▶ Exercise: Can you write out all of the material below, word for word?

## begin Dataset content

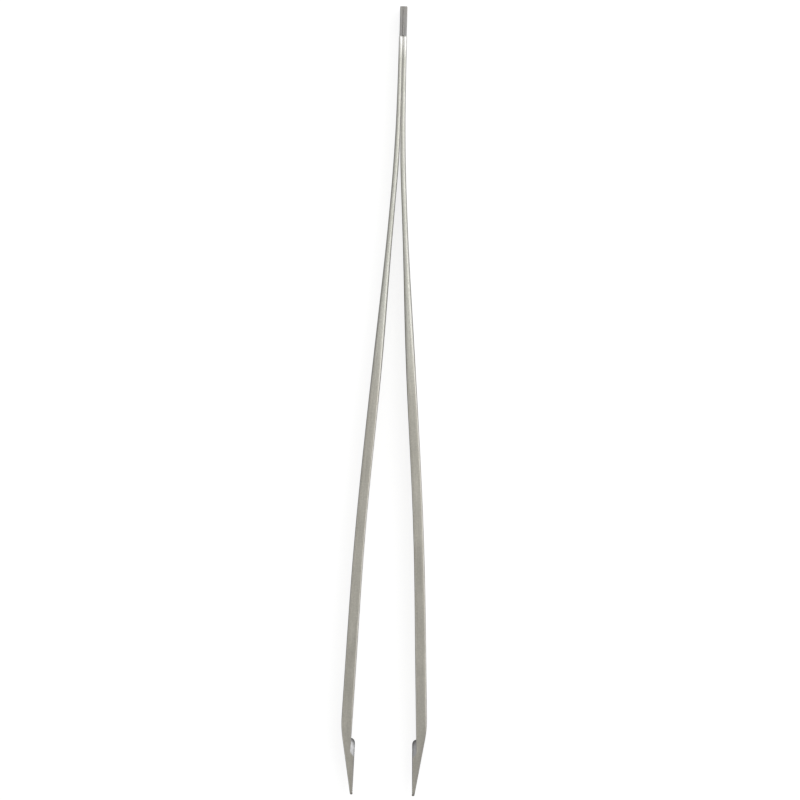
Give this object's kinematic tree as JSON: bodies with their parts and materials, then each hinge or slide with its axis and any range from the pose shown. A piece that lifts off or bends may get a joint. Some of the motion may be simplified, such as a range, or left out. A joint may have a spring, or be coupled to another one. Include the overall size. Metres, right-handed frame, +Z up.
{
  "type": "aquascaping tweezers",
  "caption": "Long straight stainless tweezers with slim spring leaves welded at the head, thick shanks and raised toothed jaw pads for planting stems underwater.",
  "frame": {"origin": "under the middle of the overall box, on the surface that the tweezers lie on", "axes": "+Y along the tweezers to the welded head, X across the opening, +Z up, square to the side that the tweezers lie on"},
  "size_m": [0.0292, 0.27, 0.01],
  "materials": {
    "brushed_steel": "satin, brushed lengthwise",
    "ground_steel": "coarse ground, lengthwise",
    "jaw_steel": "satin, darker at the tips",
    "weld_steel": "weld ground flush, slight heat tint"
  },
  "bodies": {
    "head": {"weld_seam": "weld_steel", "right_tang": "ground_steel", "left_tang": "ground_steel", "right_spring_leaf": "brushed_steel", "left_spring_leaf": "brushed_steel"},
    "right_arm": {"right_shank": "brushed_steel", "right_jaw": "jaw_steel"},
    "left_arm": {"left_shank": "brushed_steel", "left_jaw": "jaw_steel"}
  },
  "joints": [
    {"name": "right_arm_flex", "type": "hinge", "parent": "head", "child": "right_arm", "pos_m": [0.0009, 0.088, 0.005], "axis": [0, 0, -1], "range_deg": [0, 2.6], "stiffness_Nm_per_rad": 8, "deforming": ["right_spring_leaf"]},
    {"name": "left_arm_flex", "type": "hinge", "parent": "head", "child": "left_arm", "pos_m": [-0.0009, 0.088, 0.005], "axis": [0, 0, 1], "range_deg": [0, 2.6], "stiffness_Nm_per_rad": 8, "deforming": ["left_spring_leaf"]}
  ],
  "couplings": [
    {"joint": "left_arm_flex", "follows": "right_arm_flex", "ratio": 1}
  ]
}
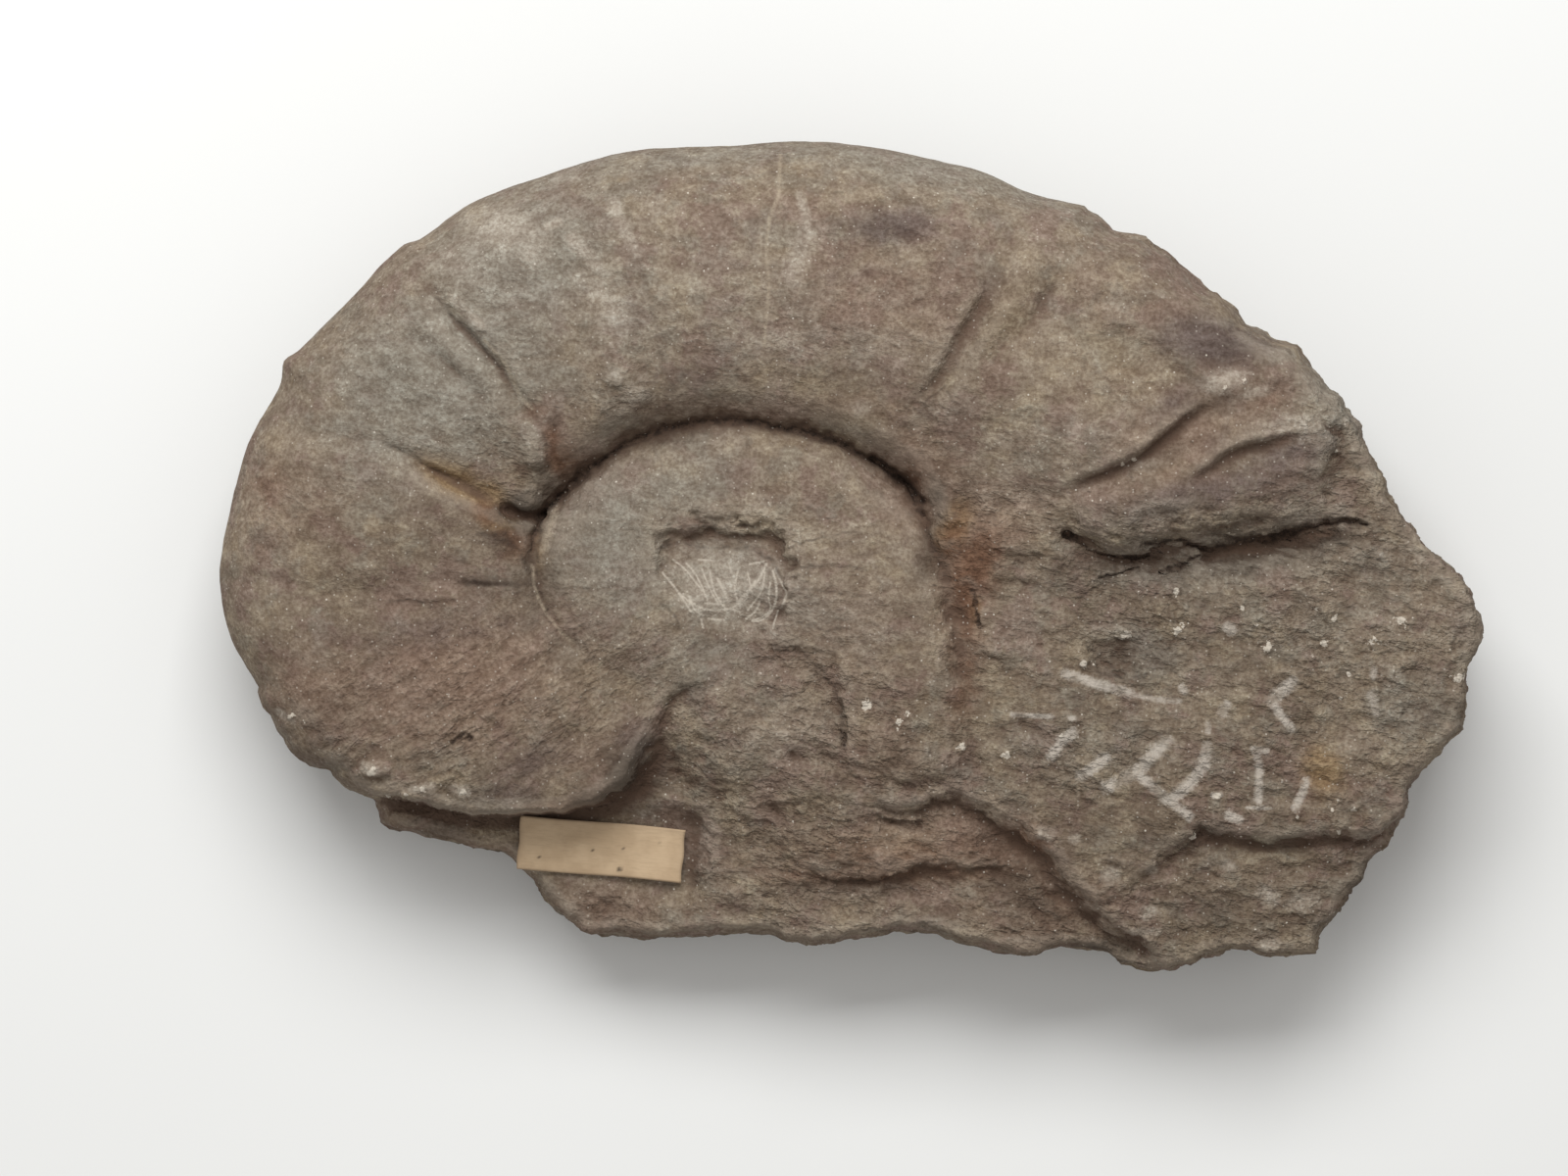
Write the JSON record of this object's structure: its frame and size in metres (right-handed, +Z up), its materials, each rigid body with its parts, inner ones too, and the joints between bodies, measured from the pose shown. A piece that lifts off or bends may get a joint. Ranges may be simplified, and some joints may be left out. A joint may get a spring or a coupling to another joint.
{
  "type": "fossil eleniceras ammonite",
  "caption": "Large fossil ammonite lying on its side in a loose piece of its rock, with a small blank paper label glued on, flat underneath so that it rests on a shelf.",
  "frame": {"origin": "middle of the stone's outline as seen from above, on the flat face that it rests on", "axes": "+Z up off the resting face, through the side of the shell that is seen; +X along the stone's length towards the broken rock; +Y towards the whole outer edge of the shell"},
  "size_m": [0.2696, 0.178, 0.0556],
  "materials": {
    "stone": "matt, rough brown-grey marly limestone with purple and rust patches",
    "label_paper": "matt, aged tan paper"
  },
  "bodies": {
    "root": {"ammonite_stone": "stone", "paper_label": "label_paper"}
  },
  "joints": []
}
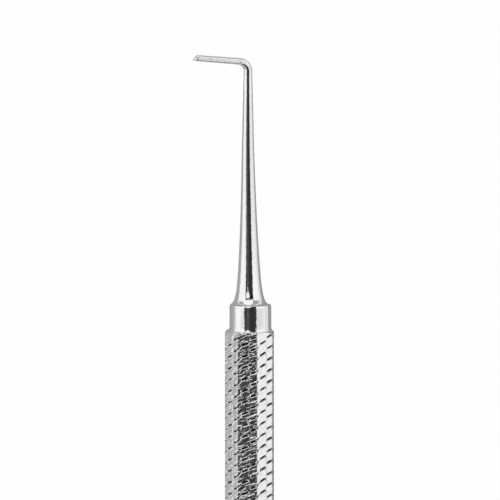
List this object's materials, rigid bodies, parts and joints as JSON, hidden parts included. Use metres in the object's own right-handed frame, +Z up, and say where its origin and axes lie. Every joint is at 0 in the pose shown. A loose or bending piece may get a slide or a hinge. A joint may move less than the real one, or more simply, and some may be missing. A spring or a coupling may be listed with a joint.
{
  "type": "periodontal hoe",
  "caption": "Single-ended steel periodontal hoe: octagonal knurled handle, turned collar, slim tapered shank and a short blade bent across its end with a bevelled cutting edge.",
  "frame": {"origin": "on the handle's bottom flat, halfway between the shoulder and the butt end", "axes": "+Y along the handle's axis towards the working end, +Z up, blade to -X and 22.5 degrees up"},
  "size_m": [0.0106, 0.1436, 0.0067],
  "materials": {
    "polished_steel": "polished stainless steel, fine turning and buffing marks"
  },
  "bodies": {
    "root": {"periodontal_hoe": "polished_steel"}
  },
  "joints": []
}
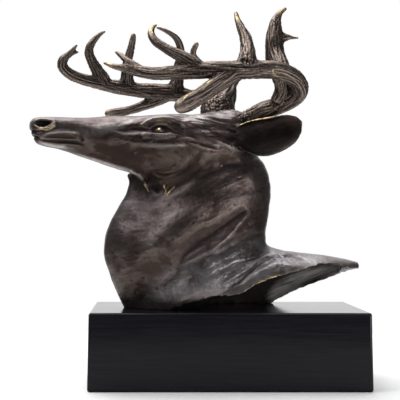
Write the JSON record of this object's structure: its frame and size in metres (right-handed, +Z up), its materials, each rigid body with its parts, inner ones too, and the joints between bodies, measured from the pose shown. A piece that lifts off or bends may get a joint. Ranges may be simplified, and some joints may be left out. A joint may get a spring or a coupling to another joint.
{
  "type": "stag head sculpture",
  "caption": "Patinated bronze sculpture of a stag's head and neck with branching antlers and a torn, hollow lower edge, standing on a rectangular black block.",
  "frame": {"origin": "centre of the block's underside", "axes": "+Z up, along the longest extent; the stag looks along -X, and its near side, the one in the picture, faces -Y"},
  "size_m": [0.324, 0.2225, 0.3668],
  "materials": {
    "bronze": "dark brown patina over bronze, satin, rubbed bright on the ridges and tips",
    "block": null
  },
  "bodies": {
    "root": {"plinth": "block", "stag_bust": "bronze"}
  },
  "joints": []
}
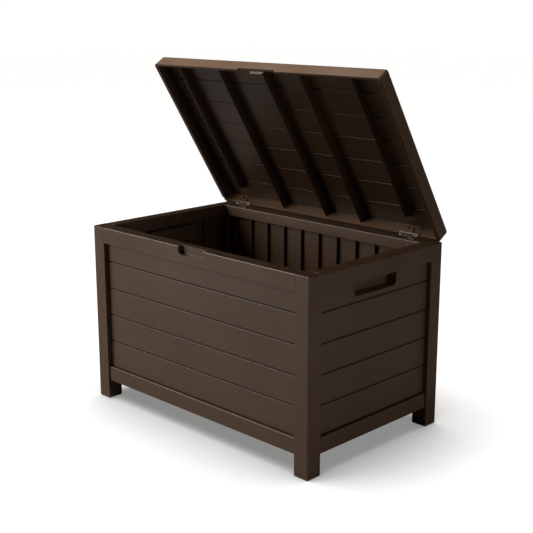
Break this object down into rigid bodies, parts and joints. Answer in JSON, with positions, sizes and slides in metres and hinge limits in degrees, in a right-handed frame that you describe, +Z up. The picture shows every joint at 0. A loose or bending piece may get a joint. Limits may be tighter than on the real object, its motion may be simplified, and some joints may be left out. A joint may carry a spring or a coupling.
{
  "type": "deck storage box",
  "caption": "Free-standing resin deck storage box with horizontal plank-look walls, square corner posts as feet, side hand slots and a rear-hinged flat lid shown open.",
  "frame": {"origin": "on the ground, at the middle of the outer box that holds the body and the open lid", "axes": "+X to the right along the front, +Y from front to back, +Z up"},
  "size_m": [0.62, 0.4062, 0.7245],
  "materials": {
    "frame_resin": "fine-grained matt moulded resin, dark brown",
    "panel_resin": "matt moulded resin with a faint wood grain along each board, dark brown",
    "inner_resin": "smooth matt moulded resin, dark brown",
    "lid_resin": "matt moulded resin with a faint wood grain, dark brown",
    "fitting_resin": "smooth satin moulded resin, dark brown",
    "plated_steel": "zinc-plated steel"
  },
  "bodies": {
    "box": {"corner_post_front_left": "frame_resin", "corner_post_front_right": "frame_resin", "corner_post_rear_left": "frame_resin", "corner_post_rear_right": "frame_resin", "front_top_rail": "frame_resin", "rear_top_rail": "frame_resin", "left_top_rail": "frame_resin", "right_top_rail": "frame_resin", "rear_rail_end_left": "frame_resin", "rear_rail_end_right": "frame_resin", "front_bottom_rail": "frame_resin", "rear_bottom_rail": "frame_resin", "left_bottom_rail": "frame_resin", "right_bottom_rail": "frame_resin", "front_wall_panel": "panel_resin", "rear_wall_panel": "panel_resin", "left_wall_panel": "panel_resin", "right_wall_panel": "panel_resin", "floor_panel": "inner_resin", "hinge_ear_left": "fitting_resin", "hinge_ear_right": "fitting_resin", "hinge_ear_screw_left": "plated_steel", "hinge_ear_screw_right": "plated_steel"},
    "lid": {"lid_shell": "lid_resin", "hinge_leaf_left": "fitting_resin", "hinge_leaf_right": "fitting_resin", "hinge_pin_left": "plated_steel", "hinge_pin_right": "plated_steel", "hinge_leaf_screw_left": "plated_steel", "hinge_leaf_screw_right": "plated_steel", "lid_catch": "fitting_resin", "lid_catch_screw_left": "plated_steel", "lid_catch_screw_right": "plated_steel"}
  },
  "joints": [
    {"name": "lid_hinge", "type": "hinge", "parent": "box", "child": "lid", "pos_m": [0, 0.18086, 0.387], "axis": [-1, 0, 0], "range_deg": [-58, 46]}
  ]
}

## end Dataset content

▶ Result of this exercise:
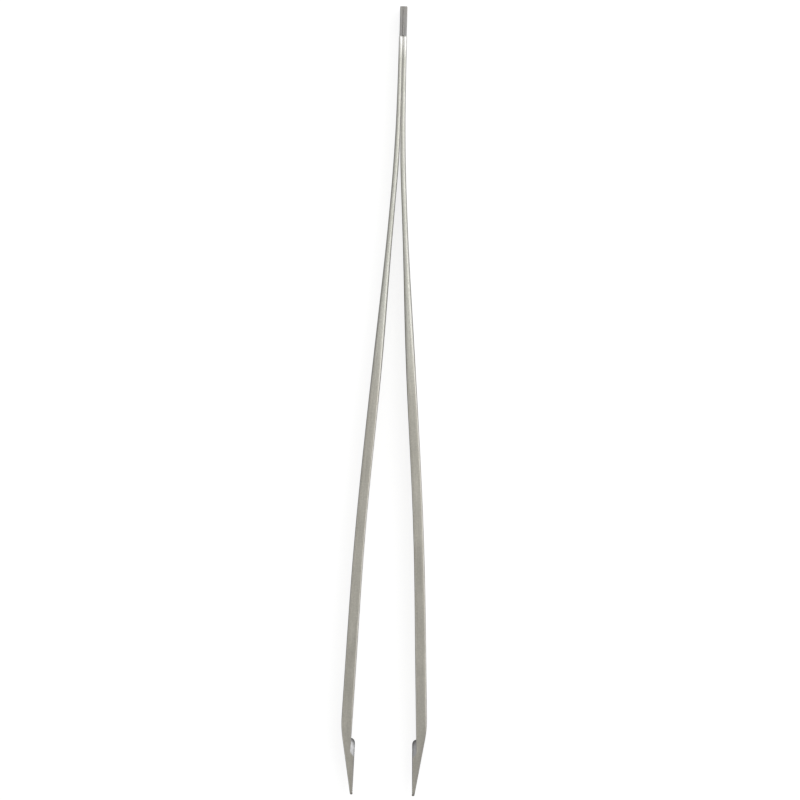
Give this object's kinematic tree as JSON: bodies with their parts and materials, then each hinge or slide with its axis and any range from the pose shown. A piece that lifts off or bends may get a joint. Some of the motion may be simplified, such as a range, or left out. A joint may have a spring, or be coupled to another one. Include the overall size. Metres, right-handed frame, +Z up.
{
  "type": "aquascaping tweezers",
  "caption": "Long straight stainless tweezers with slim spring leaves welded at the head, thick shanks and raised toothed jaw pads for planting stems underwater.",
  "frame": {"origin": "under the middle of the overall box, on the surface that the tweezers lie on", "axes": "+Y along the tweezers to the welded head, X across the opening, +Z up, square to the side that the tweezers lie on"},
  "size_m": [0.0292, 0.27, 0.01],
  "materials": {
    "brushed_steel": "satin, brushed lengthwise",
    "ground_steel": "coarse ground, lengthwise",
    "jaw_steel": "satin, darker at the tips",
    "weld_steel": "weld ground flush, slight heat tint"
  },
  "bodies": {
    "head": {"weld_seam": "weld_steel", "right_tang": "ground_steel", "left_tang": "ground_steel", "right_spring_leaf": "brushed_steel", "left_spring_leaf": "brushed_steel"},
    "right_arm": {"right_shank": "brushed_steel", "right_jaw": "jaw_steel"},
    "left_arm": {"left_shank": "brushed_steel", "left_jaw": "jaw_steel"}
  },
  "joints": [
    {"name": "right_arm_flex", "type": "hinge", "parent": "head", "child": "right_arm", "pos_m": [0.0009, 0.088, 0.005], "axis": [0, 0, -1], "range_deg": [0, 2.6], "stiffness_Nm_per_rad": 8, "deforming": ["right_spring_leaf"]},
    {"name": "left_arm_flex", "type": "hinge", "parent": "head", "child": "left_arm", "pos_m": [-0.0009, 0.088, 0.005], "axis": [0, 0, 1], "range_deg": [0, 2.6], "stiffness_Nm_per_rad": 8, "deforming": ["left_spring_leaf"]}
  ],
  "couplings": [
    {"joint": "left_arm_flex", "follows": "right_arm_flex", "ratio": 1}
  ]
}
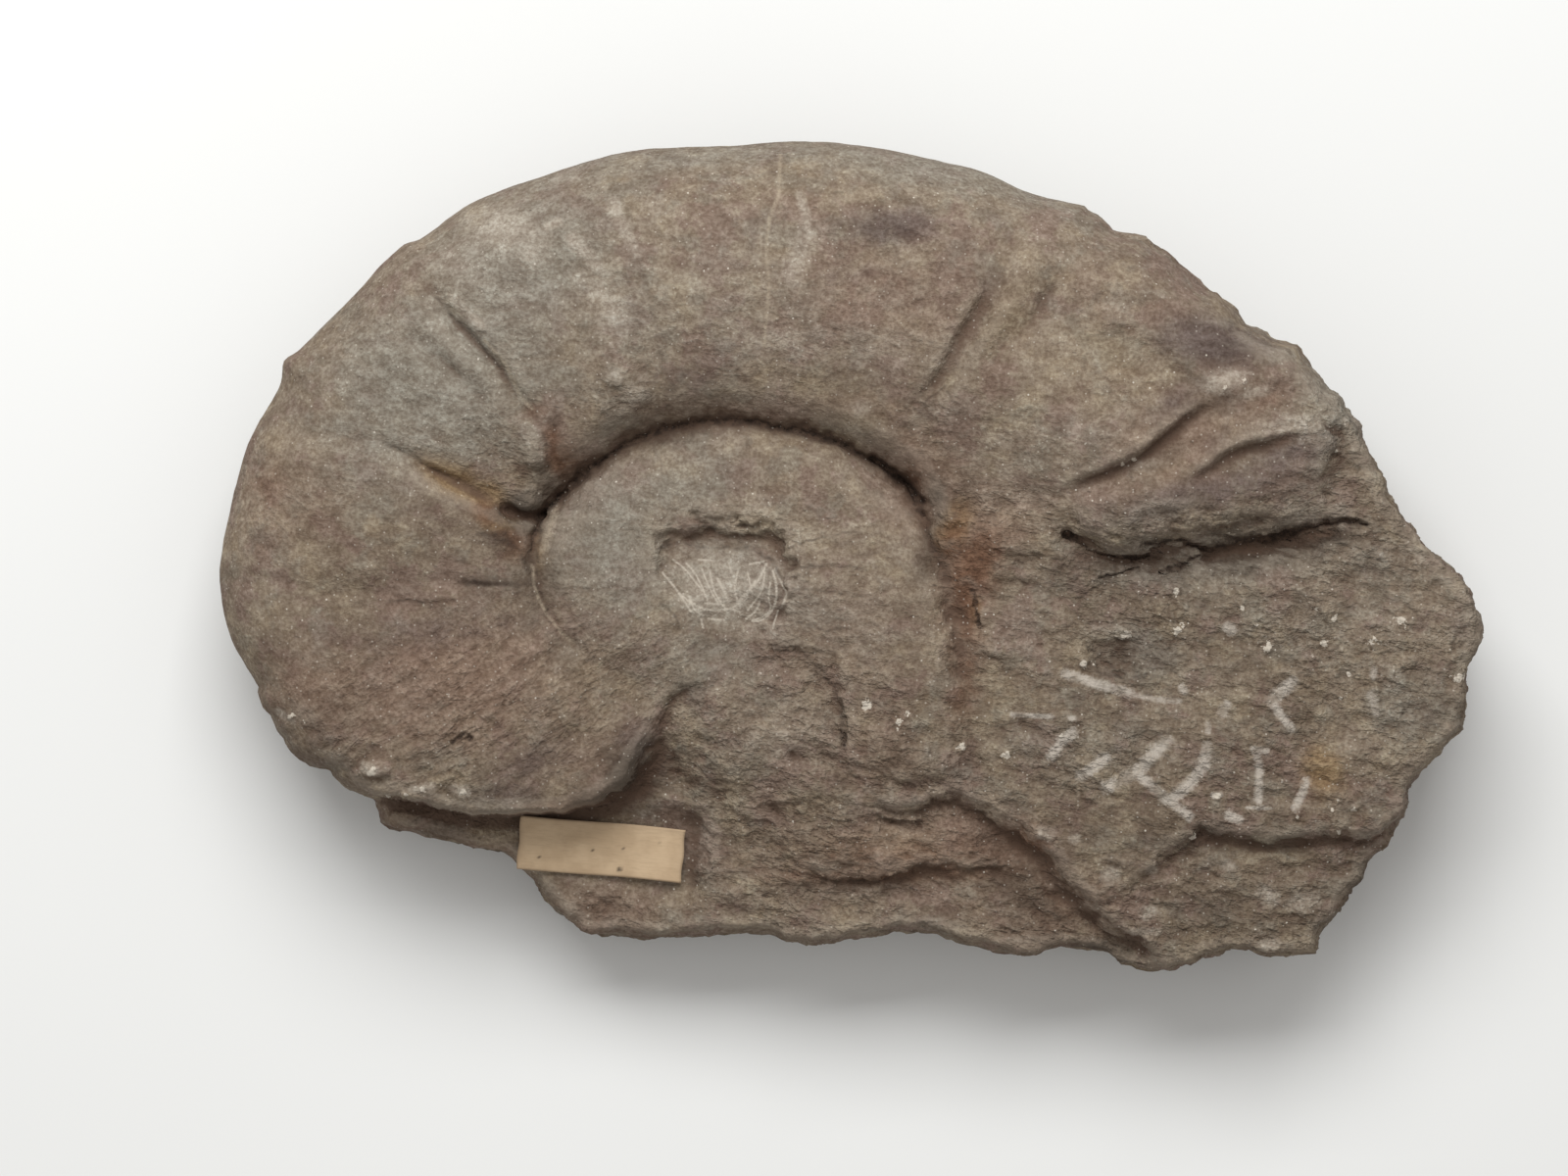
Write the JSON record of this object's structure: its frame and size in metres (right-handed, +Z up), its materials, each rigid body with its parts, inner ones too, and the joints between bodies, measured from the pose shown. A piece that lifts off or bends may get a joint. Ranges may be simplified, and some joints may be left out. A joint may get a spring or a coupling to another joint.
{
  "type": "fossil eleniceras ammonite",
  "caption": "Large fossil ammonite lying on its side in a loose piece of its rock, with a small blank paper label glued on, flat underneath so that it rests on a shelf.",
  "frame": {"origin": "middle of the stone's outline as seen from above, on the flat face that it rests on", "axes": "+Z up off the resting face, through the side of the shell that is seen; +X along the stone's length towards the broken rock; +Y towards the whole outer edge of the shell"},
  "size_m": [0.2696, 0.178, 0.0556],
  "materials": {
    "stone": "matt, rough brown-grey marly limestone with purple and rust patches",
    "label_paper": "matt, aged tan paper"
  },
  "bodies": {
    "root": {"ammonite_stone": "stone", "paper_label": "label_paper"}
  },
  "joints": []
}
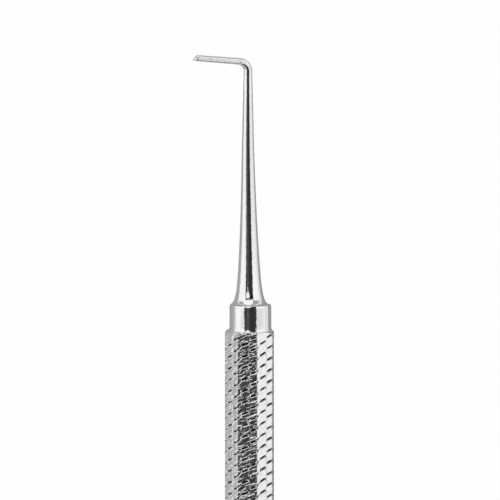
List this object's materials, rigid bodies, parts and joints as JSON, hidden parts included. Use metres in the object's own right-handed frame, +Z up, and say where its origin and axes lie. Every joint is at 0 in the pose shown. A loose or bending piece may get a slide or a hinge. A joint may move less than the real one, or more simply, and some may be missing. A spring or a coupling may be listed with a joint.
{
  "type": "periodontal hoe",
  "caption": "Single-ended steel periodontal hoe: octagonal knurled handle, turned collar, slim tapered shank and a short blade bent across its end with a bevelled cutting edge.",
  "frame": {"origin": "on the handle's bottom flat, halfway between the shoulder and the butt end", "axes": "+Y along the handle's axis towards the working end, +Z up, blade to -X and 22.5 degrees up"},
  "size_m": [0.0106, 0.1436, 0.0067],
  "materials": {
    "polished_steel": "polished stainless steel, fine turning and buffing marks"
  },
  "bodies": {
    "root": {"periodontal_hoe": "polished_steel"}
  },
  "joints": []
}
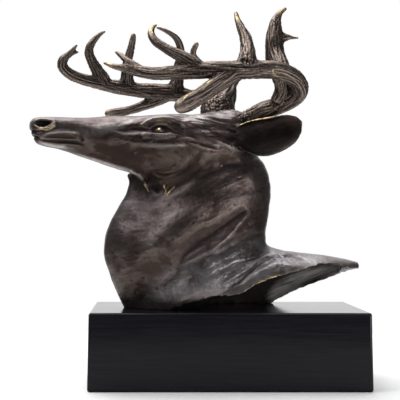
Write the JSON record of this object's structure: its frame and size in metres (right-handed, +Z up), its materials, each rigid body with its parts, inner ones too, and the joints between bodies, measured from the pose shown. A piece that lifts off or bends may get a joint. Ranges may be simplified, and some joints may be left out. A joint may get a spring or a coupling to another joint.
{
  "type": "stag head sculpture",
  "caption": "Patinated bronze sculpture of a stag's head and neck with branching antlers and a torn, hollow lower edge, standing on a rectangular black block.",
  "frame": {"origin": "centre of the block's underside", "axes": "+Z up, along the longest extent; the stag looks along -X, and its near side, the one in the picture, faces -Y"},
  "size_m": [0.324, 0.2225, 0.3668],
  "materials": {
    "bronze": "dark brown patina over bronze, satin, rubbed bright on the ridges and tips",
    "block": null
  },
  "bodies": {
    "root": {"plinth": "block", "stag_bust": "bronze"}
  },
  "joints": []
}
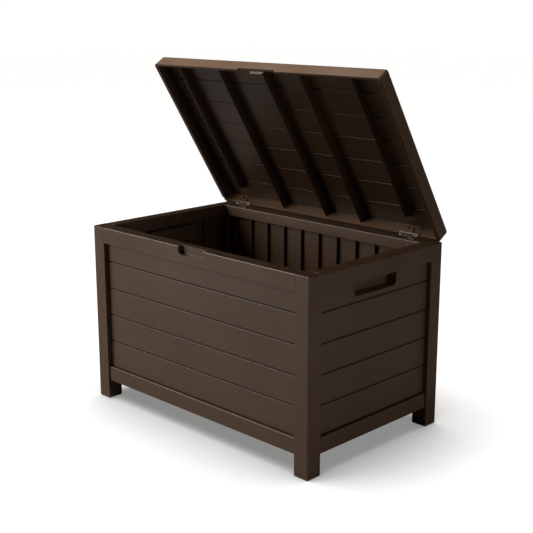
Break this object down into rigid bodies, parts and joints. Answer in JSON, with positions, sizes and slides in metres and hinge limits in degrees, in a right-handed frame that you describe, +Z up. The picture shows every joint at 0. A loose or bending piece may get a joint. Limits may be tighter than on the real object, its motion may be simplified, and some joints may be left out. A joint may carry a spring or a coupling.
{
  "type": "deck storage box",
  "caption": "Free-standing resin deck storage box with horizontal plank-look walls, square corner posts as feet, side hand slots and a rear-hinged flat lid shown open.",
  "frame": {"origin": "on the ground, at the middle of the outer box that holds the body and the open lid", "axes": "+X to the right along the front, +Y from front to back, +Z up"},
  "size_m": [0.62, 0.4062, 0.7245],
  "materials": {
    "frame_resin": "fine-grained matt moulded resin, dark brown",
    "panel_resin": "matt moulded resin with a faint wood grain along each board, dark brown",
    "inner_resin": "smooth matt moulded resin, dark brown",
    "lid_resin": "matt moulded resin with a faint wood grain, dark brown",
    "fitting_resin": "smooth satin moulded resin, dark brown",
    "plated_steel": "zinc-plated steel"
  },
  "bodies": {
    "box": {"corner_post_front_left": "frame_resin", "corner_post_front_right": "frame_resin", "corner_post_rear_left": "frame_resin", "corner_post_rear_right": "frame_resin", "front_top_rail": "frame_resin", "rear_top_rail": "frame_resin", "left_top_rail": "frame_resin", "right_top_rail": "frame_resin", "rear_rail_end_left": "frame_resin", "rear_rail_end_right": "frame_resin", "front_bottom_rail": "frame_resin", "rear_bottom_rail": "frame_resin", "left_bottom_rail": "frame_resin", "right_bottom_rail": "frame_resin", "front_wall_panel": "panel_resin", "rear_wall_panel": "panel_resin", "left_wall_panel": "panel_resin", "right_wall_panel": "panel_resin", "floor_panel": "inner_resin", "hinge_ear_left": "fitting_resin", "hinge_ear_right": "fitting_resin", "hinge_ear_screw_left": "plated_steel", "hinge_ear_screw_right": "plated_steel"},
    "lid": {"lid_shell": "lid_resin", "hinge_leaf_left": "fitting_resin", "hinge_leaf_right": "fitting_resin", "hinge_pin_left": "plated_steel", "hinge_pin_right": "plated_steel", "hinge_leaf_screw_left": "plated_steel", "hinge_leaf_screw_right": "plated_steel", "lid_catch": "fitting_resin", "lid_catch_screw_left": "plated_steel", "lid_catch_screw_right": "plated_steel"}
  },
  "joints": [
    {"name": "lid_hinge", "type": "hinge", "parent": "box", "child": "lid", "pos_m": [0, 0.18086, 0.387], "axis": [-1, 0, 0], "range_deg": [-58, 46]}
  ]
}